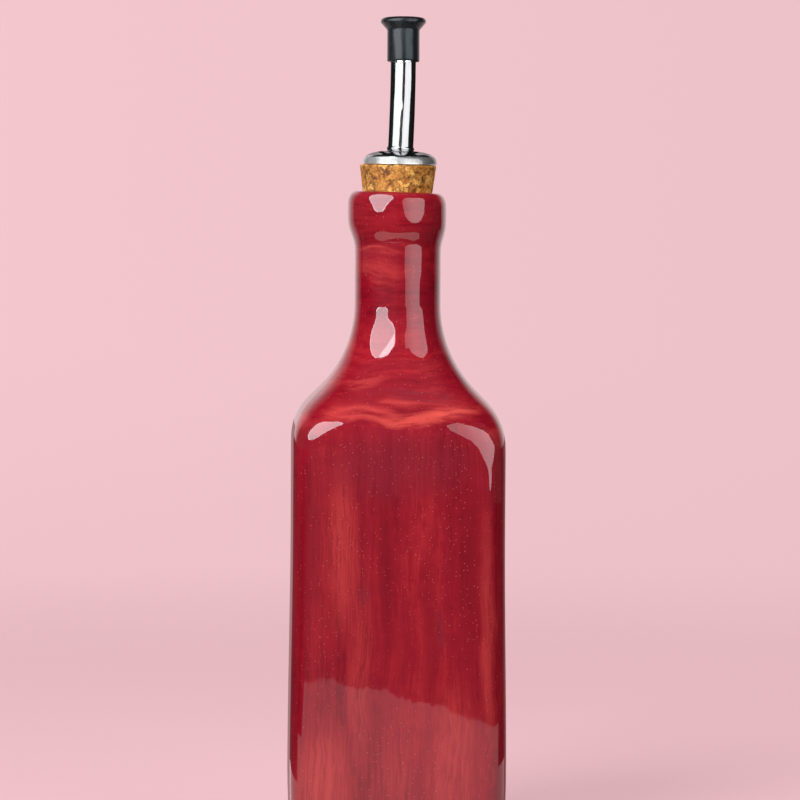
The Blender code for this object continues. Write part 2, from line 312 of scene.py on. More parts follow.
def section(half, roundness):
    """Rings of four wide arcs, which turn a few degrees either way, joined by four tight corner arcs.

    The tight radius grows with the roundness until all arcs are one circle, and
    the angles then spread evenly round it.
    """
    half, roundness = half[:, None], roundness[:, None]
    turn = math.radians(FACE_TURN)
    flat = (np.arange(FLAT_POINTS) / FLAT_POINTS * 2.0 - 1.0) * turn
    corner = turn + np.arange(CORNER_POINTS) / CORNER_POINTS * (math.pi / 2.0 - 2.0 * turn)
    side = FLAT_POINTS + CORNER_POINTS
    even = (np.arange(side) - FLAT_POINTS / 2.0) / side * math.pi / 2.0
    squarish = np.concatenate([flat, corner])
    angle = squarish + (even - squarish) * roundness
    tight = CORNER_RADIUS + (half - CORNER_RADIUS) * roundness
    wide = (half - tight * (math.cos(turn) - math.sin(turn))) / (1.0 + math.sin(turn) - math.cos(turn))
    core = half - wide + (wide - tight) * math.cos(turn)
    in_corner = angle > turn
    across = np.where(np.abs(angle) <= turn, wide, tight)
    x = np.where(across == wide, half - wide, core) + across * np.cos(angle)
    y = across * np.sin(angle) + np.where(across == wide, 0.0, np.where(in_corner, core, -core))
    turns = [(x, y), (-y, x), (-x, -y), (y, -x)]
    return np.concatenate([np.stack(pair, axis=2) for pair in turns], axis=1)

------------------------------

◆ **Aim**: Extract all of the data above without altering anything.

◆ **Solution**:
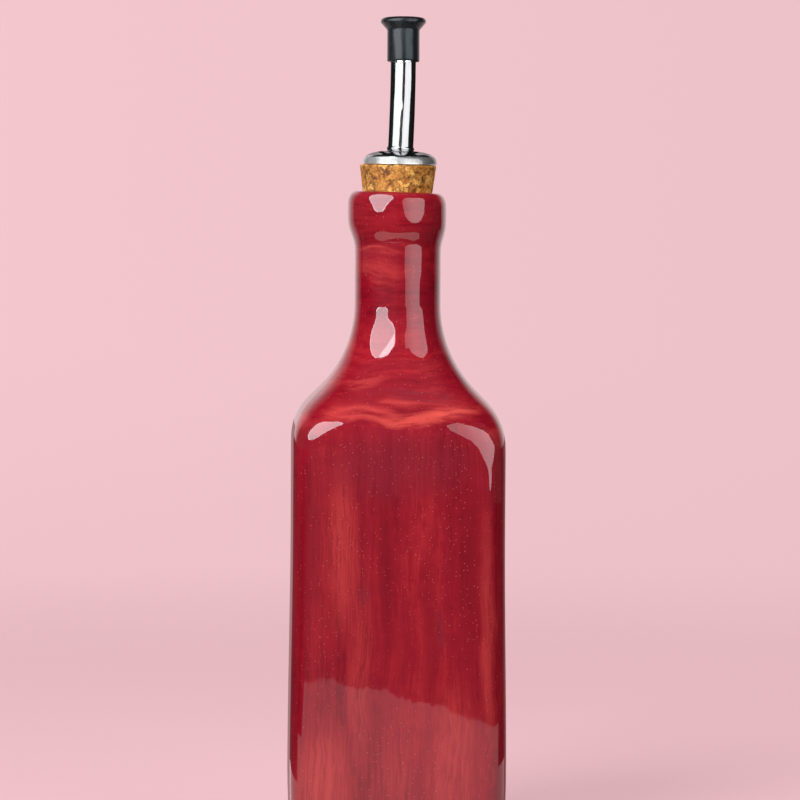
The Blender code for this object continues. Write part 2, from line 312 of scene.py on. More parts follow.
def section(half, roundness):
    """Rings of four wide arcs, which turn a few degrees either way, joined by four tight corner arcs.

    The tight radius grows with the roundness until all arcs are one circle, and
    the angles then spread evenly round it.
    """
    half, roundness = half[:, None], roundness[:, None]
    turn = math.radians(FACE_TURN)
    flat = (np.arange(FLAT_POINTS) / FLAT_POINTS * 2.0 - 1.0) * turn
    corner = turn + np.arange(CORNER_POINTS) / CORNER_POINTS * (math.pi / 2.0 - 2.0 * turn)
    side = FLAT_POINTS + CORNER_POINTS
    even = (np.arange(side) - FLAT_POINTS / 2.0) / side * math.pi / 2.0
    squarish = np.concatenate([flat, corner])
    angle = squarish + (even - squarish) * roundness
    tight = CORNER_RADIUS + (half - CORNER_RADIUS) * roundness
    wide = (half - tight * (math.cos(turn) - math.sin(turn))) / (1.0 + math.sin(turn) - math.cos(turn))
    core = half - wide + (wide - tight) * math.cos(turn)
    in_corner = angle > turn
    across = np.where(np.abs(angle) <= turn, wide, tight)
    x = np.where(across == wide, half - wide, core) + across * np.cos(angle)
    y = across * np.sin(angle) + np.where(across == wide, 0.0, np.where(in_corner, core, -core))
    turns = [(x, y), (-y, x), (-x, -y), (y, -x)]
    return np.concatenate([np.stack(pair, axis=2) for pair in turns], axis=1)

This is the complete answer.